## GIVEN REQUEST
Across the material below, how many lines contain the word "collection"? Give only the number.

+++ DATA

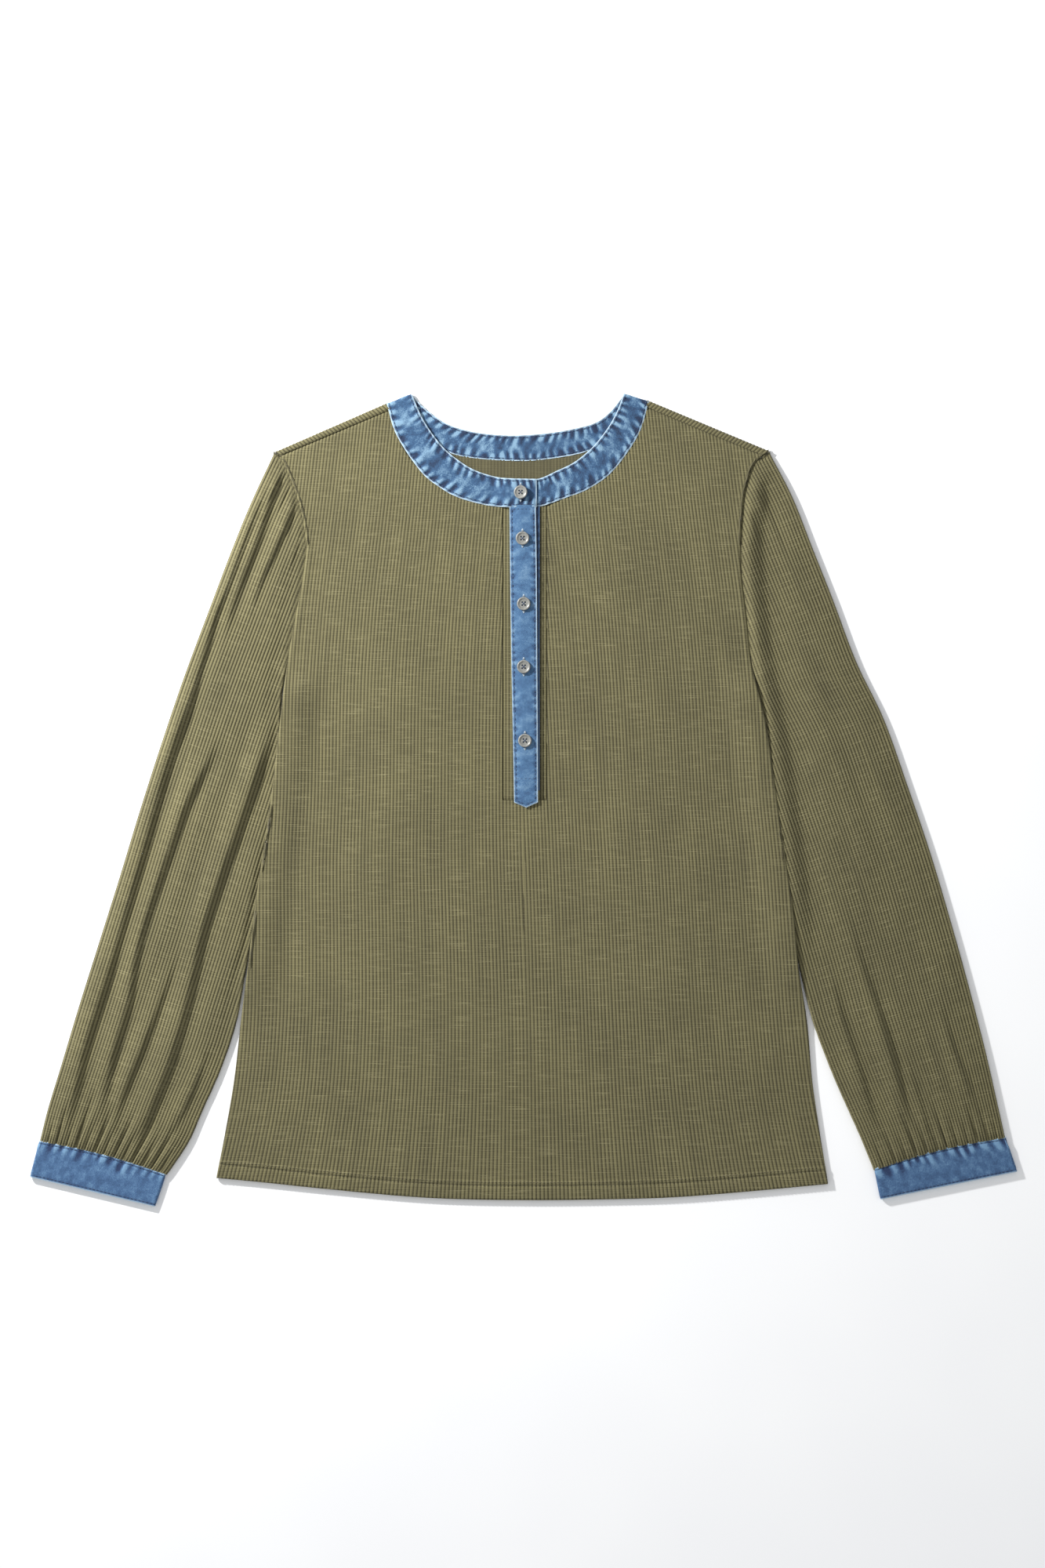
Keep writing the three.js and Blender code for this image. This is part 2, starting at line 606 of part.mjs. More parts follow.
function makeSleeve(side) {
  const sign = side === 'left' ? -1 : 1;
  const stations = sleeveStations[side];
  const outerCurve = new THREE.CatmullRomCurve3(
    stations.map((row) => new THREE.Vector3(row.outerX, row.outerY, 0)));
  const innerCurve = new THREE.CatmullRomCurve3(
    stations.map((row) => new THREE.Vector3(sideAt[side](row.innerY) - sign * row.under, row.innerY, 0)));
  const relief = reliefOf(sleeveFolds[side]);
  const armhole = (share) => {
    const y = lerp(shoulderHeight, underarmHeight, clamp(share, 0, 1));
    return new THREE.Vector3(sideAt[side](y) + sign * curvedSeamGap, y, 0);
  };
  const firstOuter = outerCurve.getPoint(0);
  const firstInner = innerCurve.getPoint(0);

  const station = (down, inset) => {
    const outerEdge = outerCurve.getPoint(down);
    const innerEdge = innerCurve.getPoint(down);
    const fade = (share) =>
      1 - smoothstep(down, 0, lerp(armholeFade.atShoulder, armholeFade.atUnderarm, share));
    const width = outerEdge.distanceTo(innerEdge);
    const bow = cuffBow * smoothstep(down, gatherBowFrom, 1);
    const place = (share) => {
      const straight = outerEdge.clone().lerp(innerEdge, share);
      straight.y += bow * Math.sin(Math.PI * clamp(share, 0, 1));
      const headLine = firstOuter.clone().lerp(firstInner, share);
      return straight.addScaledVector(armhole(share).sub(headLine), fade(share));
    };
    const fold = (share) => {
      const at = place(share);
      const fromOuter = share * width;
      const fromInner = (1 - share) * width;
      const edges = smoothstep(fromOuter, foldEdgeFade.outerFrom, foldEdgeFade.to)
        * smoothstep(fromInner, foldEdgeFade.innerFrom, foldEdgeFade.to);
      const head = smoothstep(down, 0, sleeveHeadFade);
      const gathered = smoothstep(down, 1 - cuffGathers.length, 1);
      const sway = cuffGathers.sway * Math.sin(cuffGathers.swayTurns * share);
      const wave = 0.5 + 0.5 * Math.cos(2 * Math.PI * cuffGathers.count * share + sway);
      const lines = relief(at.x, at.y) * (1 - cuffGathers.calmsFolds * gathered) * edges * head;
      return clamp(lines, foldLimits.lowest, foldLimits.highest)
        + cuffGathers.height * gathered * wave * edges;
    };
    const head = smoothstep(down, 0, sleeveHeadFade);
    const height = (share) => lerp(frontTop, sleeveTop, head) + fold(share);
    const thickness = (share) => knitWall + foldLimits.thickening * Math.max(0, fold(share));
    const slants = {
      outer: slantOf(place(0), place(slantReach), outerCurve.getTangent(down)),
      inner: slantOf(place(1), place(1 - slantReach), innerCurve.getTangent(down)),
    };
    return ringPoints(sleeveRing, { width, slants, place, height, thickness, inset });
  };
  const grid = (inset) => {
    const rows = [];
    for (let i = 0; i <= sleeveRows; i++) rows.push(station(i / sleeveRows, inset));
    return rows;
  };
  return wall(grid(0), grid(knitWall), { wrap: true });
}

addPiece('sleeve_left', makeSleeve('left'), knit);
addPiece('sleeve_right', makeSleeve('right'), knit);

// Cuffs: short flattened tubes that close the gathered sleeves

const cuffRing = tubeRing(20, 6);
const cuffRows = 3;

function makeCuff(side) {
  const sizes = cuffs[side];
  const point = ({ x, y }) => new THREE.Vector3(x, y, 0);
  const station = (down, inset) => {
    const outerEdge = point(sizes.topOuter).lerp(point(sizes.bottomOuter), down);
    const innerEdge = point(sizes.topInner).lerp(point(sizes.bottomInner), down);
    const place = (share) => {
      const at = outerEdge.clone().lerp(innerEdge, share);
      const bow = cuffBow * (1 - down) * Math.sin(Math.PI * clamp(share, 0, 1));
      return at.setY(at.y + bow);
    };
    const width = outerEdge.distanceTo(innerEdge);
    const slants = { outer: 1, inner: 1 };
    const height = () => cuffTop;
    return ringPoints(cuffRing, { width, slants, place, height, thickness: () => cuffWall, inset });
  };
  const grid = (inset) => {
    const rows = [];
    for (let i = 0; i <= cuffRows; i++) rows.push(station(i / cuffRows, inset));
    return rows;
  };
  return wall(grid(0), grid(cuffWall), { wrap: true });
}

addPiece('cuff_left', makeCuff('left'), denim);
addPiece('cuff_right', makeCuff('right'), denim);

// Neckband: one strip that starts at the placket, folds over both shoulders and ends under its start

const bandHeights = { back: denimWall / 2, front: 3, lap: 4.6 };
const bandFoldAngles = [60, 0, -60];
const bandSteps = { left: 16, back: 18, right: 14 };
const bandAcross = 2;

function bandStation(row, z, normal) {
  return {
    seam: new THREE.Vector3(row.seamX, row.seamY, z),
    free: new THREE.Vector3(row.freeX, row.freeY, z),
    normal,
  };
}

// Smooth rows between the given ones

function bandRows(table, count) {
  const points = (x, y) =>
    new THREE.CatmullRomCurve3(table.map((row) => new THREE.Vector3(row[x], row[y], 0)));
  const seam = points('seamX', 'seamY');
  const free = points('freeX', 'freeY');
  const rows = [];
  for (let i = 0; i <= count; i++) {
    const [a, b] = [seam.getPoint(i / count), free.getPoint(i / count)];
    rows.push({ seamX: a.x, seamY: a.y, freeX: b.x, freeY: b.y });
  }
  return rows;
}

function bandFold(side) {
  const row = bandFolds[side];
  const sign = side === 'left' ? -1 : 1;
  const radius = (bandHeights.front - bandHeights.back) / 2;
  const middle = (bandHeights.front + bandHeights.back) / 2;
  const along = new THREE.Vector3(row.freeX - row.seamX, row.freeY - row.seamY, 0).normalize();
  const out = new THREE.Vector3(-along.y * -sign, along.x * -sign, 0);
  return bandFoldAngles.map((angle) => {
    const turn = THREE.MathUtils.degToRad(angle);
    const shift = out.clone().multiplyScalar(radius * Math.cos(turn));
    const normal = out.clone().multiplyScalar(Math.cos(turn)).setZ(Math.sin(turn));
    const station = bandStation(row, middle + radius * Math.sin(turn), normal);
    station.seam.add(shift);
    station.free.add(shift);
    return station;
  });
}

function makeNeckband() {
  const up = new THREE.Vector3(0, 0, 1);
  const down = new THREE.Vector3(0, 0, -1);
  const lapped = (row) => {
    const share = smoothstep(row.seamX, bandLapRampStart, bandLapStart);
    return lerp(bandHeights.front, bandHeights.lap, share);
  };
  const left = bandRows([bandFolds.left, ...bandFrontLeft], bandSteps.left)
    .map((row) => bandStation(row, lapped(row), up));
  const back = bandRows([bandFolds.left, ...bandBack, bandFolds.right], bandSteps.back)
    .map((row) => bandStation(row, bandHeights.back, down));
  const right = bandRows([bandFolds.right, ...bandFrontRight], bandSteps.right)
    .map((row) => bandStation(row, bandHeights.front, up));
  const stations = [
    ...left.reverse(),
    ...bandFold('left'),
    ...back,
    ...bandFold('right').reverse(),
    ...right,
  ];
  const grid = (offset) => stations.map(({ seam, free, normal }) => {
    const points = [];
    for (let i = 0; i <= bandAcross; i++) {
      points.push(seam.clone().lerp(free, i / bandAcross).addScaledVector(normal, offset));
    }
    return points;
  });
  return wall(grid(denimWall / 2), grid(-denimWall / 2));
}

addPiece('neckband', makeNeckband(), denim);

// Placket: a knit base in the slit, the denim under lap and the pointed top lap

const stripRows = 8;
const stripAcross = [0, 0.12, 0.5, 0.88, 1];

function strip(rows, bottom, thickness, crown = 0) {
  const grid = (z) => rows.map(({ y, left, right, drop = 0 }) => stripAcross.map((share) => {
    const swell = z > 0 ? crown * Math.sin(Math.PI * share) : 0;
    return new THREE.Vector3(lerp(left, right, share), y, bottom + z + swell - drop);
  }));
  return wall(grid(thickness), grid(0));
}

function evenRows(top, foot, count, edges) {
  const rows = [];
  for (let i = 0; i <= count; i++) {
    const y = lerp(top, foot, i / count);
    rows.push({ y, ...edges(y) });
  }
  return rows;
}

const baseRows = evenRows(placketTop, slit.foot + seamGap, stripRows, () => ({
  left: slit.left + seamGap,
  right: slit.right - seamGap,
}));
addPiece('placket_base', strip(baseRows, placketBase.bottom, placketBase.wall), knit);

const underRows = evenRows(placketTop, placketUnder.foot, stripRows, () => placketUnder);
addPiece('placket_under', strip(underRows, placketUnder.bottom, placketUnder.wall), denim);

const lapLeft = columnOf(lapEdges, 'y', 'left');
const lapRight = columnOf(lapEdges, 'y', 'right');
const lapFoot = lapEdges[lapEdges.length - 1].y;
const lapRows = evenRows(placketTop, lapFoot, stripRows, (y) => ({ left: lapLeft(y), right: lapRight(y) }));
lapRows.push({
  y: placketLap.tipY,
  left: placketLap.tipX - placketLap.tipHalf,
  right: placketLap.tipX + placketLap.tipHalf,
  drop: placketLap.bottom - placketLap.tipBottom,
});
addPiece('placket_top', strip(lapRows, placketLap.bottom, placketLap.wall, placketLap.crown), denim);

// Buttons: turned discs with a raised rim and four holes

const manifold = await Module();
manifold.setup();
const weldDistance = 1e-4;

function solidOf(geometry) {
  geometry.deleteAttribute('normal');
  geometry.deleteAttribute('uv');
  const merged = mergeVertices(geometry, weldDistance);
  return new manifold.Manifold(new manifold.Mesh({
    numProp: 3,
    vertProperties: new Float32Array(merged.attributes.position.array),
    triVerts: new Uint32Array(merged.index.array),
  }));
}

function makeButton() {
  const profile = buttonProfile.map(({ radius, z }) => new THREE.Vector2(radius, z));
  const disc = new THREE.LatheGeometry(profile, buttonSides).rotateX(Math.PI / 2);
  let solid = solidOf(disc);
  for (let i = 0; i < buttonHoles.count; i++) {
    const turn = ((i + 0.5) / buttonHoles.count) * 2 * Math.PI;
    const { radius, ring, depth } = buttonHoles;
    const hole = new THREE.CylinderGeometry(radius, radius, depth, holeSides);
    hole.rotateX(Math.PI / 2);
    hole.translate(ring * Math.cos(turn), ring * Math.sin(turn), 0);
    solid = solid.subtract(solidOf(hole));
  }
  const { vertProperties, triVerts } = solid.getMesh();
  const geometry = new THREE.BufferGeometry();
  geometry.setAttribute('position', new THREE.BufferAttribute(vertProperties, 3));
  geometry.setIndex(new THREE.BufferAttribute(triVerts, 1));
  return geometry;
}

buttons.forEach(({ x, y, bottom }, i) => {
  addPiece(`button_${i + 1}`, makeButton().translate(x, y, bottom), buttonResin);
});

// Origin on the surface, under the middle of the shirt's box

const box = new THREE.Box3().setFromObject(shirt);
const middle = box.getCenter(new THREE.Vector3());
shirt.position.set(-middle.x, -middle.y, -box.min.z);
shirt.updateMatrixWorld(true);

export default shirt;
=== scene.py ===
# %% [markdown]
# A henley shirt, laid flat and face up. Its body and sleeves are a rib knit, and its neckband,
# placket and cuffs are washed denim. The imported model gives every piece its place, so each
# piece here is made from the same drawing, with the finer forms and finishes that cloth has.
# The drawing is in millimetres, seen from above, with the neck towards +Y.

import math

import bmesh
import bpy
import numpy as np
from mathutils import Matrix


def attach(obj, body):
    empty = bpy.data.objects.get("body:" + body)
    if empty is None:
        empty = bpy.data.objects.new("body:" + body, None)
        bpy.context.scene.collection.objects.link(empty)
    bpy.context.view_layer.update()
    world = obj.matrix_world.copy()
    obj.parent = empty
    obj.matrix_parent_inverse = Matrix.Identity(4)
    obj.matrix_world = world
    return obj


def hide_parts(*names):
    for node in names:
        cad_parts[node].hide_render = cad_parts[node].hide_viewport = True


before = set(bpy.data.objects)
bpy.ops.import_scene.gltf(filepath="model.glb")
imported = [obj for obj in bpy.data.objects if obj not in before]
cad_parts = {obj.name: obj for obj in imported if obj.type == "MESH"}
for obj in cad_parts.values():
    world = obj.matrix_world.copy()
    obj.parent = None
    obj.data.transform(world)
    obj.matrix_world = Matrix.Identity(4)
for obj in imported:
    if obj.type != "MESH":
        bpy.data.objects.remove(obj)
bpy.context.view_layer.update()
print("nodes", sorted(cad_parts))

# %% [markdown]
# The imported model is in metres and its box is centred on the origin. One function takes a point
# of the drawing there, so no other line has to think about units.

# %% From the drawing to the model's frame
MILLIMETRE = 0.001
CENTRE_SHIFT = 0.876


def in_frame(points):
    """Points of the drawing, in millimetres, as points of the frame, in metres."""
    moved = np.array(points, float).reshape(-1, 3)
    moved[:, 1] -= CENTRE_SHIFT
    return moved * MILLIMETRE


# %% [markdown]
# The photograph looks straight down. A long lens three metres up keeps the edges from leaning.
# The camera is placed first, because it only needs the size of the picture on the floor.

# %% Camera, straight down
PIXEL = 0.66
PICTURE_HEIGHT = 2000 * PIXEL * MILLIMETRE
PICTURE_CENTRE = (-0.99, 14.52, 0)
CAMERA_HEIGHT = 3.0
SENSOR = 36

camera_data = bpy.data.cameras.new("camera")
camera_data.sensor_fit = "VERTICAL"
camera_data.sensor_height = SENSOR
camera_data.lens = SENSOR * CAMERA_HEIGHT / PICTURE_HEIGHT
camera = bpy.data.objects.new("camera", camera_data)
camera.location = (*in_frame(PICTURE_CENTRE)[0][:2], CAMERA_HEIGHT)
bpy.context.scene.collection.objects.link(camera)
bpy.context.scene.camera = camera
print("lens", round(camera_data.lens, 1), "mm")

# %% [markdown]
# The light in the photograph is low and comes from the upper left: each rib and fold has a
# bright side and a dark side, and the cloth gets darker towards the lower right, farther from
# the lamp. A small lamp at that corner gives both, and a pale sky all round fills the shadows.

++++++

## EXERCISE RESPONSE
2